MODIFY tablename UNION ut EXCEPT et TO COMBINE is the equivalent of deprecated command CALL VECTORWISE(COMBINE 'tablename+ut-et').
The user must have at least SELECT permission for the union and except tables.
Using COMBINE is the most efficient way to perform updates and deletes to a large percentage of the data in a table. However, depending on the volume of outstanding changes on a table and whether a table is indexed, COMBINE can be a lengthy operation.
For more information, see MODIFY...TO COMBINE Statement.
RECONSTRUCT
Rewrites all data of the table. All in-memory updates are merged to disk and empty disk space is reclaimed.
MODIFY tablename TO RECONSTRUCT is the equivalent of deprecated command CALL VECTORWISE(REWRITE 'tablename').
For more information, see MODIFY...TO RECONSTRUCT Statement.
TRUNCATED
Deletes all data from a table and its indexes.
This statement deletes all rows and releases the file space back to the operating system. MODIFY...TO TRUNCATED performs the same operation as deprecated command CALL VECTORWISE(COMBINE 'a-a'). Unlike COMBINE, however, MODIFY takes an exclusive lock on the table so concurrent operations against the table being modified must wait until the operation is completed and the lock is released when the transaction is committed or rolled back.
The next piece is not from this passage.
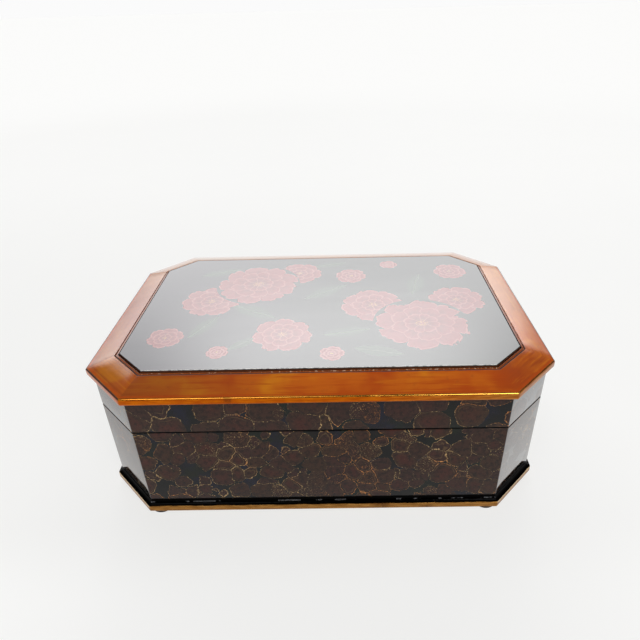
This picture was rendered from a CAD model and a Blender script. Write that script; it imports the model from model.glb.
"""Looks of an octagonal lacquered tea ceremony box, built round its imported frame.

The sections follow the box as it is put together: feet, plinth, bottom board and liner, base
walls, tray, lid walls, lid frame, picture panel, then the stage it is shown on.
"""
import math

import bmesh
import bpy
from mathutils import Matrix, Vector


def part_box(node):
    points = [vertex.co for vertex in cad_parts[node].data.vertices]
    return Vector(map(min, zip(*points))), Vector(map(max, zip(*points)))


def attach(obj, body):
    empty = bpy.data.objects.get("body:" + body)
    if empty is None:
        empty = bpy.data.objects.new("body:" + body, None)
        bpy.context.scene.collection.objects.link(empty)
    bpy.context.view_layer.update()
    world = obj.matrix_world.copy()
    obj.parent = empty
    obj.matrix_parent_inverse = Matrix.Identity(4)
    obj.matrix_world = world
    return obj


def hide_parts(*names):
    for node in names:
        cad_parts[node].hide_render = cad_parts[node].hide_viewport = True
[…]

The MODIFY...TO TRUNCATED operation fails under the following conditions:
If removing all rows will result in a foreign-key constraint violation
If a concurrent DML or truncate operation on the same table commits in the meantime
If a background update-propagation operation on the same table commits in the meantime
If the table is referenced by another table's foreign key, and a concurrent DML operation on the referencing table commits in the meantime
ENCRYPT
Enables or disables access to an encrypted table by supplying or retracting the passphrase for the table. Must be used with the WITH PASSPHRASE clause
WITH PASSPHRASE = encryption passphrase [NEW_PASSPHRASE = new encryption passphrase]
PASSPHRASE specifies an encryption passphrase used to access a table with one or more encrypted columns. The passphrase must match the latest one defined for the table. WITH PASSPHRASE must be used with the ENCRYPT modify action.
NEW_PASSPHRASE lets you change the passphrase. (The passphrase is initially defined on the CREATE TABLE statement.) It must be preceded by the WITH PASSPHRASE clause. The passphrase must be at least eight characters, can contain spaces, and must be enclosed in single quotes.
After the new passphrase is defined using NEW_PASSPHRASE, access to the encrypted table is disabled until an additional MODIFY … ENCRYPT WITH PASSPHRASE statement is issued, which verifies that the new passphrase was typed correctly.
If the second command succeeds you can then issue a COMMIT, confident that you have changed the passphrase correctly. If this series of MODIFY … ENCRYPT … NEW_PASSPHRASE and MODIFY … ENCRYPT commands fails because of a password mismatch, you can retry the second MODIFY (if you mistyped the passphrase) or ROLLBACK the passphrase change attempt to the old passphrase and try again.